• _To be done_
Your task is to print all of the material verbatim.

• _Dataset section_

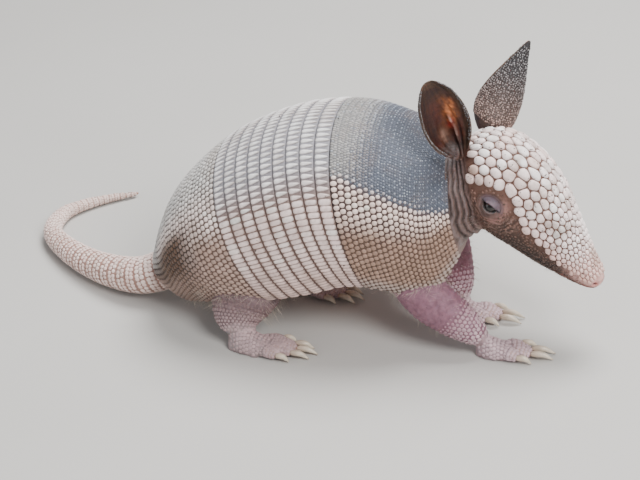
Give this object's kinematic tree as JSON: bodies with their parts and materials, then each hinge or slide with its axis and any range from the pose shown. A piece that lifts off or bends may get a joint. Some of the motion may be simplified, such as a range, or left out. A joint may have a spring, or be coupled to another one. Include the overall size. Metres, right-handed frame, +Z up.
{
  "type": "armadillo",
  "caption": "Standing young armadillo with banded shell plates, ringed tail curled on the floor, head lowered and upright ears.",
  "frame": {"origin": "on the floor, under the middle of the whole animal's box", "axes": "+X forward, tail to head; +Y to the animal's left; +Z up, floor at z = 0"},
  "size_m": [0.3018, 0.1468, 0.133],
  "materials": {
    "claw_horn": "horn, satin",
    "eye": "glossy, near black",
    "ear_skin": "pebbled skin, matt",
    "tail_skin": "ringed scales, satin",
    "band_plates": "scutes, satin",
    "shoulder_plates": "scutes, satin",
    "pelvic_plates": "scutes, satin",
    "head_skin": "scutes and skin, satin",
    "body_skin": "bare skin, matt",
    "leg_skin": "scaly skin, matt"
  },
  "bodies": {
    "root": {"pelvic_shield": "pelvic_plates", "shoulder_shield": "shoulder_plates", "band_1": "band_plates", "band_2": "band_plates", "band_3": "band_plates", "band_4": "band_plates", "band_5": "band_plates", "band_6": "band_plates", "band_7": "band_plates", "band_8": "band_plates", "band_9": "band_plates", "trunk": "body_skin", "eye_right": "eye", "eye_left": "eye", "head": "head_skin", "neck": "body_skin", "ear_right": "ear_skin", "ear_left": "ear_skin", "tail_1": "tail_skin", "tail_2": "tail_skin", "tail_3": "tail_skin", "tail_4": "tail_skin", "leg_hind_right": "leg_skin", "foot_hind_right": "leg_skin", "claw_hind_right_1": "claw_horn", "claw_hind_right_2": "claw_horn", "claw_hind_right_3": "claw_horn", "claw_hind_right_4": "claw_horn", "claw_hind_right_5": "claw_horn", "leg_hind_left": "leg_skin", "foot_hind_left": "leg_skin", "claw_hind_left_1": "claw_horn", "claw_hind_left_2": "claw_horn", "claw_hind_left_3": "claw_horn", "claw_hind_left_4": "claw_horn", "claw_hind_left_5": "claw_horn", "leg_fore_right": "leg_skin", "foot_fore_right": "leg_skin", "claw_fore_right_1": "claw_horn", "claw_fore_right_2": "claw_horn", "claw_fore_right_3": "claw_horn", "claw_fore_right_4": "claw_horn", "leg_fore_left": "leg_skin", "foot_fore_left": "leg_skin", "claw_fore_left_1": "claw_horn", "claw_fore_left_2": "claw_horn", "claw_fore_left_3": "claw_horn", "claw_fore_left_4": "claw_horn"}
  },
  "joints": []
}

• _Task answer_
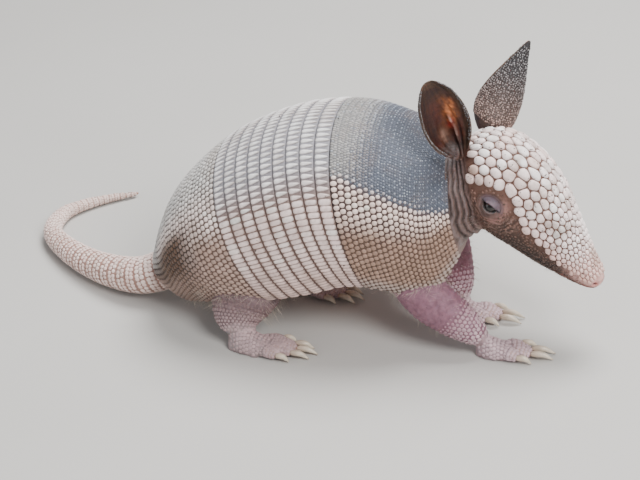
Give this object's kinematic tree as JSON: bodies with their parts and materials, then each hinge or slide with its axis and any range from the pose shown. A piece that lifts off or bends may get a joint. Some of the motion may be simplified, such as a range, or left out. A joint may have a spring, or be coupled to another one. Include the overall size. Metres, right-handed frame, +Z up.
{
  "type": "armadillo",
  "caption": "Standing young armadillo with banded shell plates, ringed tail curled on the floor, head lowered and upright ears.",
  "frame": {"origin": "on the floor, under the middle of the whole animal's box", "axes": "+X forward, tail to head; +Y to the animal's left; +Z up, floor at z = 0"},
  "size_m": [0.3018, 0.1468, 0.133],
  "materials": {
    "claw_horn": "horn, satin",
    "eye": "glossy, near black",
    "ear_skin": "pebbled skin, matt",
    "tail_skin": "ringed scales, satin",
    "band_plates": "scutes, satin",
    "shoulder_plates": "scutes, satin",
    "pelvic_plates": "scutes, satin",
    "head_skin": "scutes and skin, satin",
    "body_skin": "bare skin, matt",
    "leg_skin": "scaly skin, matt"
  },
  "bodies": {
    "root": {"pelvic_shield": "pelvic_plates", "shoulder_shield": "shoulder_plates", "band_1": "band_plates", "band_2": "band_plates", "band_3": "band_plates", "band_4": "band_plates", "band_5": "band_plates", "band_6": "band_plates", "band_7": "band_plates", "band_8": "band_plates", "band_9": "band_plates", "trunk": "body_skin", "eye_right": "eye", "eye_left": "eye", "head": "head_skin", "neck": "body_skin", "ear_right": "ear_skin", "ear_left": "ear_skin", "tail_1": "tail_skin", "tail_2": "tail_skin", "tail_3": "tail_skin", "tail_4": "tail_skin", "leg_hind_right": "leg_skin", "foot_hind_right": "leg_skin", "claw_hind_right_1": "claw_horn", "claw_hind_right_2": "claw_horn", "claw_hind_right_3": "claw_horn", "claw_hind_right_4": "claw_horn", "claw_hind_right_5": "claw_horn", "leg_hind_left": "leg_skin", "foot_hind_left": "leg_skin", "claw_hind_left_1": "claw_horn", "claw_hind_left_2": "claw_horn", "claw_hind_left_3": "claw_horn", "claw_hind_left_4": "claw_horn", "claw_hind_left_5": "claw_horn", "leg_fore_right": "leg_skin", "foot_fore_right": "leg_skin", "claw_fore_right_1": "claw_horn", "claw_fore_right_2": "claw_horn", "claw_fore_right_3": "claw_horn", "claw_fore_right_4": "claw_horn", "leg_fore_left": "leg_skin", "foot_fore_left": "leg_skin", "claw_fore_left_1": "claw_horn", "claw_fore_left_2": "claw_horn", "claw_fore_left_3": "claw_horn", "claw_fore_left_4": "claw_horn"}
  },
  "joints": []
}